### Exercise task:
Select the lines that contain "from" and copy each of them.

________________________

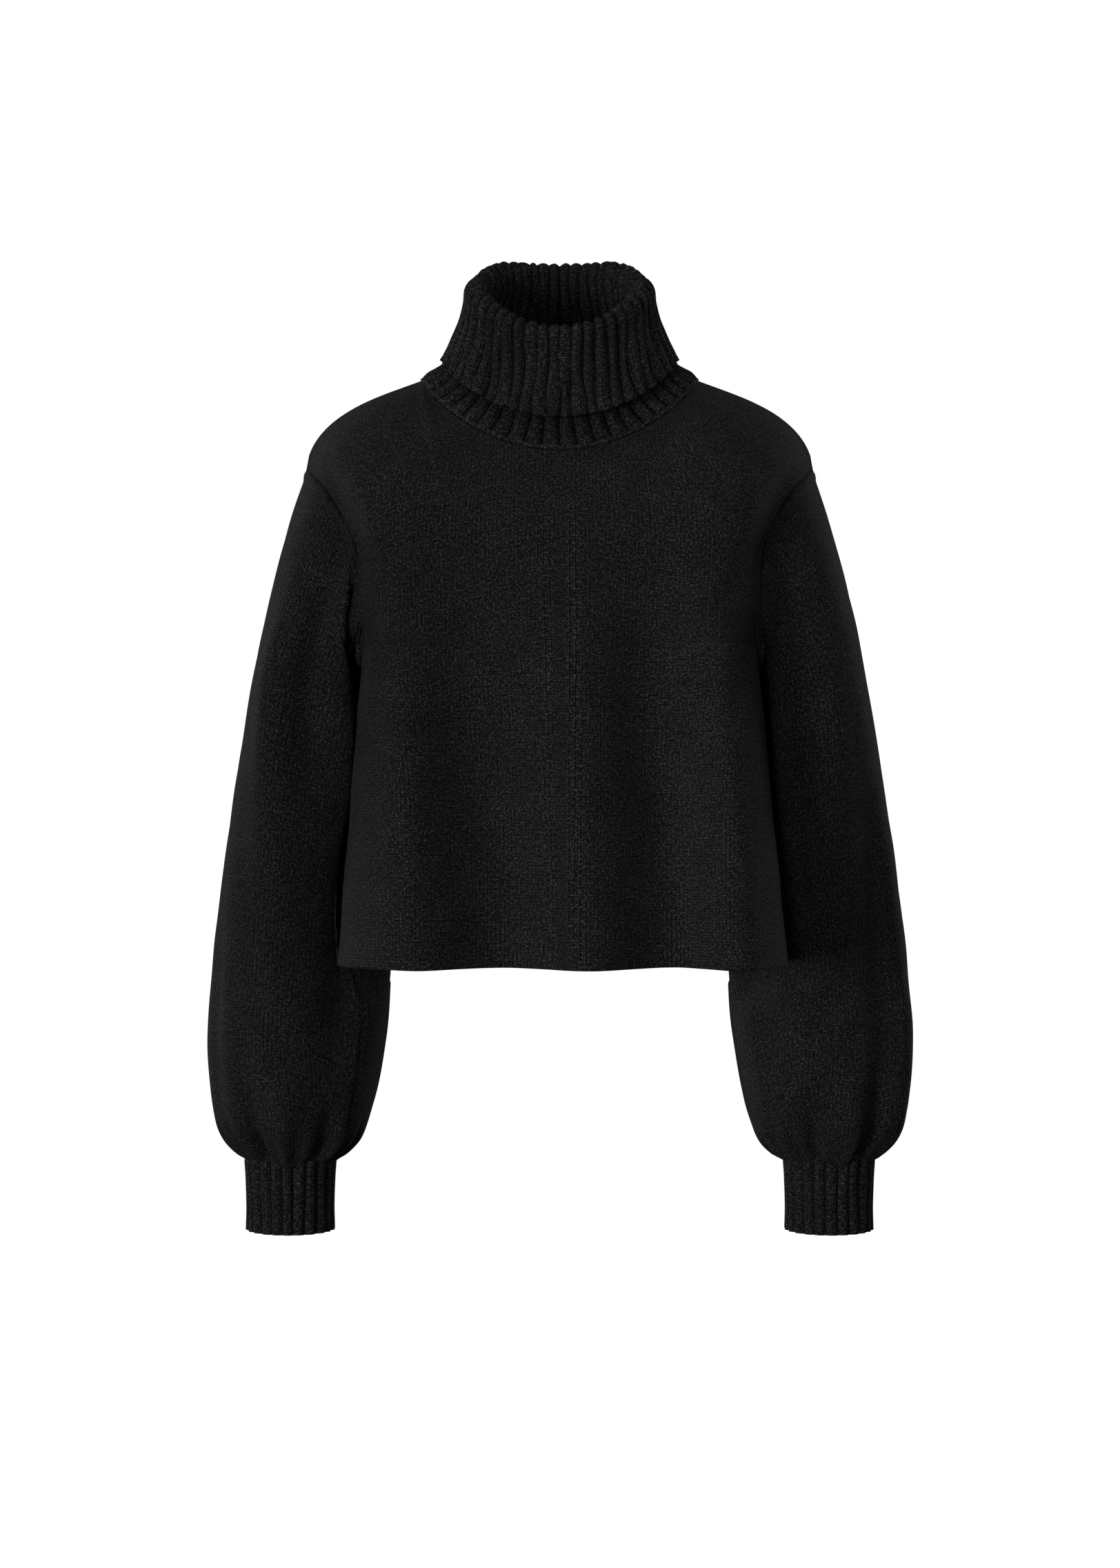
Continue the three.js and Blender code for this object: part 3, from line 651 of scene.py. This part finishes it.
# ribbed pieces
ribPhases = [0, 0.05, 0.11, 0.19, 0.3, 0.43, 0.57, 0.7, 0.81, 0.89, 0.95]


def ribHeight(i):
    # wide rounded ribs between narrow grooves, -1 to 1 over one repeat
    return 1 - 2 * abs(2 * ribPhases[i % len(ribPhases)] - 1) ** 1.9


collar = {
    "ribs": 48,
    "rows": 76,
    "ribDepth": 2.7,
    "thickness": 2.4,
    "scallop": 2.2,  # how far a groove's end stays short of a rib's
    "curl": 0.6,  # how far the free edge turns out
    "crowding": 0.15,  # ribs closer together in the middle of the free edge
    "rings": [
        {"part": "base", **neckSeam},
        {"part": "flare", "halfWidth": 87, "front": -85, "back": 68,
         "frontZ": -43, "sideZ": 11, "backZ": 28},
        {"part": "stand", "halfWidth": 68.5, "front": -73, "back": 60,
         "frontZ": -12, "sideZ": 36, "backZ": 55},
        {"part": "throat", "halfWidth": 60, "front": -60, "back": 57,
         "frontZ": 14, "sideZ": 61, "backZ": 80},
        {"part": "inner", "halfWidth": 61.6, "front": -61.7, "back": 58.5,
         "frontZ": 26, "sideZ": 71, "backZ": 92.5},
        {"part": "fold", "halfWidth": 67, "front": -67, "back": 63.8,
         "frontZ": 31, "sideZ": 77, "backZ": 98},
        {"part": "outer", "halfWidth": 72.2, "front": -72.8, "back": 69.3,
         "frontZ": 25.5, "sideZ": 71, "backZ": 92.5},
        {"part": "turn", "halfWidth": 73.6, "front": -75.6, "back": 71.6,
         "frontZ": 12, "sideZ": 60, "backZ": 78},
        {"part": "drape", "halfWidth": 78.4, "front": -82.5, "back": 74,
         "frontZ": -8, "sideZ": 42, "backZ": 58},
        {"part": "edge", "halfWidth": 91.6, "front": -96, "back": 81,
         "frontZ": -41.5, "sideZ": 12, "backZ": 30},
    ],
}


def addPath(rings):
    # distance along the cloth at the collar's side, from the neck seam
    path = 0
    for i, ring in enumerate(rings):
        if ring["part"] != "base":
            ring["bow"] = 1.45
            ring["level"] = {"flare": 0, "stand": 0.5, "drape": 0.5, "edge": 0}.get(ring["part"], 1)
        if i:
            before = rings[i - 1]
            path += hypot(ring["halfWidth"] - before["halfWidth"], ring["sideZ"] - before["sideZ"])
        ring["path"] = path
    return path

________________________

### Full answer:
Continue the three.js and Blender code for this object: part 3, from line 651 of scene.py. This part finishes it.
    # distance along the cloth at the collar's side, from the neck seam